SAGAL: Yeah, so you've been away from your teammates and friends for the summer.

JOBRANI: Is remembering their names.

SAGAL: I'm sure it's a problem.

(LAUGHTER)

SAGAL: No, that's not it.

JOBRANI: They don't - they remember each other's names.

SAGAL: They do.

JOBRANI: That's a good thing.

(LAUGHTER)

JOBRANI: It's good to know the center's name, you know? I don't know. I mean, one of the problems could be...

SAGAL: I'll give you a hint - any quarterback who tells me what happened to Walter White gets sacked.

JOBRANI: Is it the guy's going to tell you? He's going to - spoilers - spoiler alert.

SAGAL: Spoiler alert - that, according to The Wall Street Journal, is the big problem in NFL training camps - avoiding TV spoilers.
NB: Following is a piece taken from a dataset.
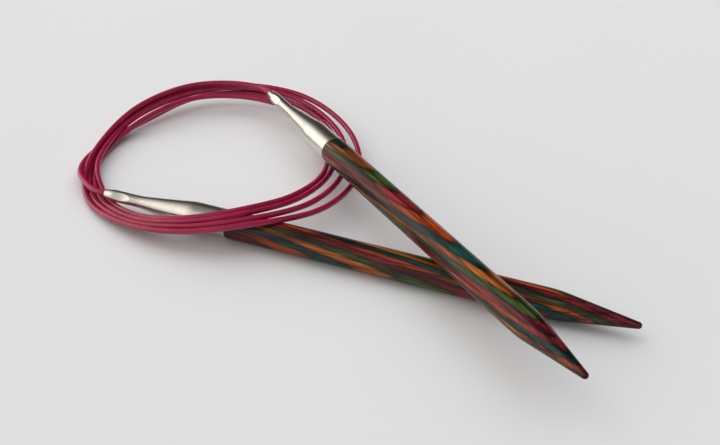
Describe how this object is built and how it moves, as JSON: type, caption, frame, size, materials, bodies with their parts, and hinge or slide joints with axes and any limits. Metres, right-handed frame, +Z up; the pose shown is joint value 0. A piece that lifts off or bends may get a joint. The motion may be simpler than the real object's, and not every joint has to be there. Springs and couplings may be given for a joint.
{
  "type": "circular knitting needle",
  "caption": "Laminated-wood knitting needles with metal ferrules at both ends of a long nylon cable, laid down with the cable coiled in a ring.",
  "frame": {"origin": "On the table, at the middle of the box round the two needles.", "axes": "+X along the needle that lies on the table, towards its point. +Z up."},
  "size_m": [0.1293, 0.0771, 0.0131],
  "materials": {
    "cable": "satin",
    "ferrule": "nickel_plated",
    "tenon": "raw",
    "veneer_maroon": "lacquered",
    "veneer_orange": "lacquered",
    "veneer_teal": "lacquered",
    "veneer_amber": "lacquered",
    "veneer_green": "lacquered"
  },
  "bodies": {
    "cable": {"cable_coil": "cable", "cable_lead_a": "cable", "cable_lead_b": "cable", "cable_end_a": "cable"},
    "needle_a": {"ferrule_a": "ferrule", "veneer_a_01_maroon": "veneer_maroon", "veneer_a_02_orange": "veneer_orange", "veneer_a_03_teal": "veneer_teal", "veneer_a_04_amber": "veneer_amber", "veneer_a_05_green": "veneer_green", "veneer_a_06_maroon": "veneer_maroon", "veneer_a_07_orange": "veneer_orange", "veneer_a_08_teal": "veneer_teal", "veneer_a_09_amber": "veneer_amber", "veneer_a_10_green": "veneer_green", "veneer_a_11_maroon": "veneer_maroon", "veneer_a_12_orange": "veneer_orange", "veneer_a_13_teal": "veneer_teal", "wooden_tenon_a": "tenon"},
    "cable_neck_b": {"cable_neck_b": "cable"},
    "cable_end_b": {"cable_end_b": "cable"},
    "needle_b": {"ferrule_b": "ferrule", "veneer_b_01_amber": "veneer_amber", "veneer_b_02_green": "veneer_green", "veneer_b_03_maroon": "veneer_maroon", "veneer_b_04_orange": "veneer_orange", "veneer_b_05_teal": "veneer_teal", "veneer_b_06_amber": "veneer_amber", "veneer_b_07_green": "veneer_green", "veneer_b_08_maroon": "veneer_maroon", "veneer_b_09_orange": "veneer_orange", "veneer_b_10_teal": "veneer_teal", "veneer_b_11_amber": "veneer_amber", "veneer_b_12_green": "veneer_green", "veneer_b_13_maroon": "veneer_maroon", "wooden_tenon_b": "tenon"}
  },
  "joints": [
    {"name": "needle_a_roll", "type": "hinge", "parent": "cable", "child": "needle_a", "pos_m": [-0.0575, -0.01002, 0.00299], "axis": [1, 0, 0], "range_deg": [-90, 90]},
    {"name": "needle_b_swing", "type": "hinge", "parent": "cable", "child": "cable_neck_b", "pos_m": [-0.03882, 0.03431, 0.00692], "axis": [0, 0, 1], "range_deg": [-4, 12]},
    {"name": "needle_b_lift", "type": "hinge", "parent": "cable_neck_b", "child": "cable_end_b", "pos_m": [-0.03882, 0.03431, 0.00692], "axis": [-0.6074, -0.7944, 0], "range_deg": [0, 30]},
    {"name": "needle_b_roll", "type": "hinge", "parent": "cable_end_b", "child": "needle_b", "pos_m": [-0.03882, 0.03431, 0.00692], "axis": [0.794, -0.607, 0.0328], "range_deg": [-90, 90]}
  ]
}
Brutal hits, relentless media scrutiny - no. The hardest part of training camp is avoiding spoilers of their favorite TV shows. But there is a simple fix. Someone tells you, say, what happened on "Scandal" before you saw that episode, go out to practice, get yourself a concussion, you'll forget it right away.

(LAUGHTER)

SAGAL: This is true. Other players were talking about "Game Of Thrones." Somebody spotted a 6-foot-6 Browns tight end seriously covering his ears and running the other way.

(LAUGHTER)

JOBRANI: Well, it's a great show? I've actually just started going through it myself. But yeah, I'm not saying anything 'cause yeah, I don't - I wouldn't say it. I mean, that's why I should be a - I would make a good football player.

(LAUGHTER)

ALONZO BODDEN: Yeah, there's a few other talents that are required, Maz - just - no spoiler alerts.

JOBRANI: I'd be like, I'm just saying. If you let me be quarterback, I won't tell you anything.

SAGAL: I don't know. I mean, it'd be great. It's like, well, he's small. He has no athletic talent. He can't take a hit. He doesn't even know the rules of the game, but he keeps his mouth shut about "Games Of Thrones" - starting quarterback.

JOBRANI: Yeah.

BODDEN: That's hard to believe that that is what they're worried about. I would've thought that it would be remembering names of wives, girlfriends and which is which.

SAGAL: Yes.

(LAUGHTER)

JOBRANI: Yeah, or maybe - or maybe opening up that uncomfortable conversation of like, so you got - you shot somebody over the summer, huh?

(LAUGHTER)

JOBRANI: Like, that's kind of - that's kind of...

(LAUGHTER)

SAGAL: No more than usual.

JOBRANI: Yeah.

BODDEN: Yeah, I don't think that's really that unusual a conversation for a lot of them.

(LAUGHTER)

SAGAL: Alonzo, last week we talked about the crazy things all the GOP candidates were doing to get a bump in the polls in time for the debate. Well, this week, Ted Cruz might have topped them all when he put out a video of himself making bacon with what?

BODDEN: A machine gun.

SAGAL: That's right, Alonzo.

(APPLAUSE)

SAGAL: Ted Cruz put up a video showing, quote, "how we make bacon down here in Texas." If so, I'm amazed anyone is still alive in Texas.

(LAUGHTER)

SAGAL: 'Cause he then wraps a piece of bacon around the barrel of an assault rifle, fires off a magazine and then eats the bacon.

BODDEN: I'm wondering what vote did he think he was going to get?

(LAUGHTER)

BODDEN: Like, who wasn't going to vote for him then said, oh, he made bacon with machine guns. Well, that's my guy.

SAGAL: Yeah, oh, look at that. I was wondering - I really wanted to inquire of the various GOP candidates who ate bacon in a more lunatic fashion.

BODDEN: I'll tell you what - that'd be a great way to end that debate really quickly.

SAGAL: Yeah.

(LAUGHTER)

JOBRANI: Well, I think what he's trying to say is that he's for ways of killing you because one's - one can kill you fast and the other one can kill you slowly.

SAGAL: That's true.

JOBRANI: Right, eat the bacon and die. It takes - yeah.

ROXANNE ROBERTS: Or maybe it was...

BODDEN: OK, Maz, you just lost. You're anti-bacon.

(LAUGHTER)

BODDEN: This is Texas we're talking about.

ROBERTS: I'm thinking it's a new twist on pork barrel politics.

(LAUGHTER)

KURTIS: Hey, get out of here.

(APPLAUSE)

SAGAL: And that's our show for this week.

(LAUGHTER, APPLAUSE)

ROBERTS: I'm sorry. I actually feel the need to apologize for that.